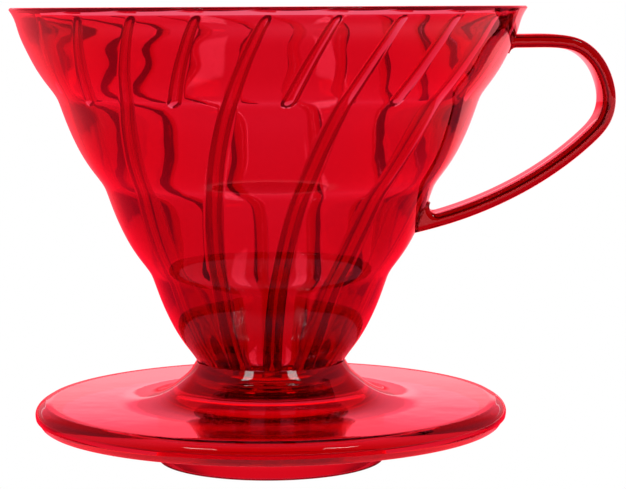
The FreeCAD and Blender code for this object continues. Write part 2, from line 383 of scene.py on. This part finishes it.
def make_handle():
    outer, inner = handle_outline()
    half = HANDLE_WIDTH / 2
    outline = np.concatenate([outer, inner[::-1]])
    into = np.concatenate([side_normals(outer), side_normals(inner[::-1])])
    rows = []
    for t in np.radians(np.linspace(0, 90, EDGE_STEPS)):
        ring = outline + into * HANDLE_ROUND * (1 - math.sin(t))
        rows.append((half - HANDLE_ROUND * (1 - math.cos(t)), ring))
    rows = [(-y, ring) for y, ring in rows] + [(y, ring) for y, ring in rows[::-1]]
    n = len(outline)
    verts = [(x, y, z) for y, ring in rows for x, z in ring]
    last = (len(rows) - 1) * n
    faces = [tuple(range(n)), tuple(range(last + n - 1, last - 1, -1))]
    for k in range(len(rows) - 1):
        faces += [(k * n + i, (k + 1) * n + i, (k + 1) * n + (i + 1) % n, k * n + (i + 1) % n) for i in range(n)]
    ob = make_object("handle_loop", verts, faces)
    wall = [(float(outer_radius(z)[0]) + GAP, z) for z in np.linspace(NECK_Z + 8, RIM_Z - RIM_ROUND, 75)]
    solid = [(0.5, RIM_Z - RIM_ROUND), (0.5, NECK_Z + 8)] + wall
    verts, faces = ring_rows(turned(solid, 456))
    cutter = make_object("cutter", verts, faces)
    cut = ob.modifiers.new("trimmed to the cone", "BOOLEAN")
    cut.operation, cut.solver, cut.object = "DIFFERENCE", "EXACT", cutter
    bpy.context.view_layer.update()
    mesh = bpy.data.meshes.new_from_object(ob.evaluated_get(bpy.context.evaluated_depsgraph_get()))
    ob.modifiers.clear()
    ob.data = mesh
    bpy.data.objects.remove(cutter)
    for p in mesh.polygons:
        p.use_smooth = True
    mesh.set_sharp_from_angle(angle=math.radians(35))
    return ob


# ---------------------------------------------------------------- materials
def clear_red(name, seed, absorb=(0.095, 0.90, 0.70), wave=0.02):
    """Clear tinted plastic: light is lost along its way through, so thick parts are deeper red."""
    m = bpy.data.materials.new(name)
    m.use_nodes = True
    nt = m.node_tree
    nt.nodes.clear()
    out = nt.nodes.new("ShaderNodeOutputMaterial")
    p = nt.nodes.new("ShaderNodeBsdfPrincipled")
    p.inputs["Base Color"].default_value = (1, 1, 1, 1)
    p.inputs["Transmission Weight"].default_value = 1
    p.inputs["IOR"].default_value = 1.57
    where = nt.nodes.new("ShaderNodeTexCoord")
    flow = nt.nodes.new("ShaderNodeTexNoise")
    flow.noise_dimensions = "4D"
    flow.inputs["Scale"].default_value = 90
    flow.inputs["Detail"].default_value = 2
    flow.inputs["W"].default_value = seed
    nt.links.new(where.outputs["Object"], flow.inputs["Vector"])
    bump = nt.nodes.new("ShaderNodeBump")
    bump.inputs["Strength"].default_value = wave
    bump.inputs["Distance"].default_value = 0.0008
    nt.links.new(flow.outputs["Fac"], bump.inputs["Height"])
    nt.links.new(bump.outputs["Normal"], p.inputs["Normal"])
    haze = nt.nodes.new("ShaderNodeMapRange")
    haze.inputs["From Min"].default_value = 0.45
    haze.inputs["From Max"].default_value = 0.8
    haze.inputs["To Min"].default_value = 0.0
    haze.inputs["To Max"].default_value = 0.03
    nt.links.new(flow.outputs["Fac"], haze.inputs["Value"])
    nt.links.new(haze.outputs["Result"], p.inputs["Roughness"])
    tint = nt.nodes.new("ShaderNodeVolumeAbsorption")
    most = max(absorb)
    tint.inputs["Density"].default_value = most * 1000
    tint.inputs["Color"].default_value = tuple(1 - a / most for a in absorb) + (1,)
    nt.links.new(p.outputs[0], out.inputs["Surface"])
    nt.links.new(tint.outputs[0], out.inputs["Volume"])
    return m


# ---------------------------------------------------------------- build
cone = make_cone()
base = make_base()
handle = make_handle()
plastic = clear_red("clear_red_plastic", 3.0)
for ob in (cone, base, handle):
    ob.data.materials.append(plastic)
    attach(ob, "root")
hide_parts("cone")
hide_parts("base")
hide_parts("handle")

# ---------------------------------------------------------------- studio
class Wires:
    """Lays out shader nodes with few words."""

    def __init__(self, tree):
        self.tree = tree
        tree.nodes.clear()

    def add(self, kind):
        return self.tree.nodes.new(kind)

    def put(self, value, socket):
        if isinstance(value, bpy.types.NodeSocket):
            self.tree.links.new(value, socket)
        else:
            socket.default_value = value

    def ramp(self, value, low, high, at_low, at_high):
        n = self.add("ShaderNodeMapRange")
        n.interpolation_type = "SMOOTHSTEP"
        for v, k in ((value, "Value"), (low, "From Min"), (high, "From Max"), (at_low, "To Min"), (at_high, "To Max")):
            self.put(v, n.inputs[k])
        return n.outputs["Result"]

    def math(self, kind, a, b=0.0):
        n = self.add("ShaderNodeMath")
        n.operation = kind
        self.put(a, n.inputs[0])
        self.put(b, n.inputs[1])
        return n.outputs[0]

    def product(self, *values):
        total = values[0]
        for v in values[1:]:
            total = self.math("MULTIPLY", total, v)
        return total

    def blend(self, share, first, second):
        n = self.add("ShaderNodeMix")
        n.data_type = "RGBA"
        for v, i in ((share, 0), (first, 6), (second, 7)):
            self.put(v if isinstance(v, (float, bpy.types.NodeSocket)) else v + (1,), n.inputs[i])
        return n.outputs[2]

    def parts(self, vector):
        n = self.add("ShaderNodeSeparateXYZ")
        self.put(vector, n.inputs[0])
        return n.outputs

    def scaled(self, colour, amount):
        n = self.add("ShaderNodeVectorMath")
        n.operation = "SCALE"
        self.put(colour, n.inputs[0])
        self.put(amount, n.inputs["Scale"])
        return n.outputs[0]


WHITE = (1.0, 1.0, 1.0)
# Floor glow colours, all painted light: FLOOR_UNDER, FLOOR_DIM, FLOOR_BEYOND and FLOOR_FRONT paint a red-tinted shadow
# around the base; FLOOR_MIRRORED, FLOOR_FAR and FLOOR_NEAR paint the floor's reflection red
FLOOR_UNDER = (0.85, 0.02, 0.05)  # light reaches the floor below the base through red plastic
FLOOR_MIRRORED, FLOOR_FAR = (2.7, 0.02, 0.08), (2.6, 0.42, 0.50)
BOX_UP, BOX_SIDE, BOX_H, BOX_W, BOX_E = 0.768, 0.43, 0.030, 0.07, 5.5
SKY_LOW, SKY_HIGH = (2.4, 0.78, 0.90), (2.4, 0.19, 0.31)
FLOOR_DIM, FLOOR_BEYOND = (0.30, 0.01, 0.02), (2.6, 0.06, 0.10)
FLOOR_NEAR, FLOOR_FRONT = (2.6, 0.18, 0.26), (0.7, 0.02, 0.04)
AROUND_SIDE = (2.2, 0.08, 0.14)
AROUND = (2.4, 0.04, 0.07)
SKY_EDGE = (1.8, 0.25, 0.32)
scene = bpy.context.scene
floor_mesh = bpy.data.meshes.new("floor")
floor_mesh.from_pydata([(-4, -4, 0), (4, -4, 0), (4, 4, 0), (-4, 4, 0)], [], [(0, 1, 2, 3)])
floor = bpy.data.objects.new("floor", floor_mesh)
scene.collection.objects.link(floor)
# The floor glows: plain white to the camera; for rays seen through or mirrored in the plastic its glow is painted
# shadow and painted reflection
floor_paint = bpy.data.materials.new("floor_glow_painted_shade")
floor_paint.use_nodes = True
w = Wires(floor_paint.node_tree)
out, glow, path = w.add("ShaderNodeOutputMaterial"), w.add("ShaderNodeEmission"), w.add("ShaderNodeLightPath")
where = w.parts(w.add("ShaderNodeNewGeometry").outputs["Position"])
away = w.math("SQRT", w.math("ADD", w.product(where["X"], where["X"]), w.product(where["Y"], where["Y"])))
# painted shadow: the floor seen through the plastic darkens and turns red within about 30 to 56 mm of the axis, dimmer
# still in a band from about 0 to 28 mm behind the axis, brighter red farther back
clear_of_painted_shadow = w.ramp(away, 0.030, 0.056, 0.0, 1.0)
dim = w.product(w.ramp(where["Y"], -0.008, 0.004, 0.0, 1.0), w.ramp(where["Y"], 0.022, 0.034, 1.0, 0.0))
under = w.blend(w.ramp(where["Y"], 0.022, 0.034, 0.0, 1.0), FLOOR_UNDER, FLOOR_BEYOND)
seen_through = w.blend(clear_of_painted_shadow, w.blend(dim, under, FLOOR_DIM), WHITE)
# painted shadow in front of the base: the floor there turns dark red
seen_through = w.blend(w.ramp(where["Y"], -0.056, -0.046, 1.0, 0.0), seen_through, FLOOR_FRONT)
# painted reflection: the floor as mirrored in the plastic glows red, paler and pinker farther off, pinkish within
# about 57 mm of the axis, and takes the painted shadow colour under the base
far = w.product(w.ramp(away, 0.13, 0.38, 0.0, 1.0), w.ramp(where["X"], -0.04, 0.06, 0.3, 1.0))
mirrored = w.blend(far, FLOOR_MIRRORED, FLOOR_FAR)
mirrored = w.blend(w.ramp(away, 0.057, 0.061, 1.0, 0.0), mirrored, FLOOR_NEAR)
mirrored = w.blend(clear_of_painted_shadow, FLOOR_UNDER, mirrored)
colour = w.blend(path.outputs["Is Reflection Ray"], seen_through, mirrored)
colour = w.blend(path.outputs["Is Camera Ray"], colour, WHITE)
w.put(colour, glow.inputs["Color"])
w.put(glow.outputs[0], out.inputs["Surface"])
floor.data.materials.append(floor_paint)

world = bpy.data.worlds.new("studio")
scene.world = world
world.use_nodes = True
w = Wires(world.node_tree)
out, glow, path = w.add("ShaderNodeOutputWorld"), w.add("ShaderNodeBackground"), w.add("ShaderNodeLightPath")
coord = w.add("ShaderNodeTexCoord")
side, _, ahead = w.parts(coord.outputs["Camera"])
up = w.parts(coord.outputs["Generated"])["Z"]
side = w.math("ABSOLUTE", side)
box = w.product(
    w.ramp(w.math("ABSOLUTE", w.math("SUBTRACT", up, BOX_UP)), BOX_H, BOX_H + 0.02, 1.0, 0.0),
    w.ramp(w.math("ABSOLUTE", w.math("SUBTRACT", side, BOX_SIDE)), BOX_W, BOX_W + 0.02, 1.0, 0.0),
    w.ramp(ahead, -0.1, 0.0, 1.0, 0.0),
)
seen_through = w.scaled(WHITE, w.math("ADD", w.ramp(ahead, -0.35, 0.25, 0.04, 1.0), w.product(box, BOX_E)))
sky = w.product(w.ramp(ahead, 0.7, 0.93, 0.0, 1.0), w.ramp(up, 0.0, 0.08, 0.0, 1.0))
pink = w.blend(w.ramp(up, 0.165, 0.192, 0.0, 1.0), SKY_LOW, SKY_HIGH)
pink = w.blend(w.ramp(up, 0.148, 0.160, 0.0, 1.0), SKY_EDGE, pink)
mirrored = w.blend(sky, w.scaled(w.blend(w.ramp(side, 0.45, 0.7, 0.0, 1.0), AROUND, AROUND_SIDE), w.ramp(ahead, -0.9, 0.0, 0.3, 1.0)), pink)
mirrored = w.blend(box, mirrored, (BOX_E, BOX_E, BOX_E))
colour = w.blend(path.outputs["Is Reflection Ray"], seen_through, mirrored)
colour = w.blend(path.outputs["Is Camera Ray"], colour, WHITE)
w.put(colour, glow.inputs["Color"])
w.put(glow.outputs[0], out.inputs["Surface"])

camera_data = bpy.data.cameras.new("camera")
camera = bpy.data.objects.new("camera", camera_data)
scene.collection.objects.link(camera)
scene.camera = camera
camera_data.sensor_width = 36
camera_data.lens = 126.77
camera_data.clip_start = 0.01
YAW, PITCH, ROLL = math.radians(-1.229), 0.1083, 0.0047
camera.matrix_world = (
    Matrix.Translation(Vector((-0.00093, -0.5000, 0.10358)))
    @ Matrix.Rotation(YAW, 4, "Z")
    @ Matrix.Rotation(math.pi / 2 - PITCH, 4, "X")
    @ Matrix.Rotation(-ROLL, 4, "Z")
)

scene.view_settings.view_transform = "Standard"
scene.cycles.use_denoising = True
scene.cycles.max_bounces = 28
scene.cycles.transmission_bounces = 28
scene.cycles.glossy_bounces = 12
scene.cycles.transparent_max_bounces = 16
scene.cycles.caustics_refractive = True
scene.cycles.caustics_reflective = True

□ □ □ □ □ □ □

▶ _Exercise prompt_
In the material above, how many lines hold the word "cone"? Say only the number.

▶ _Task output_
4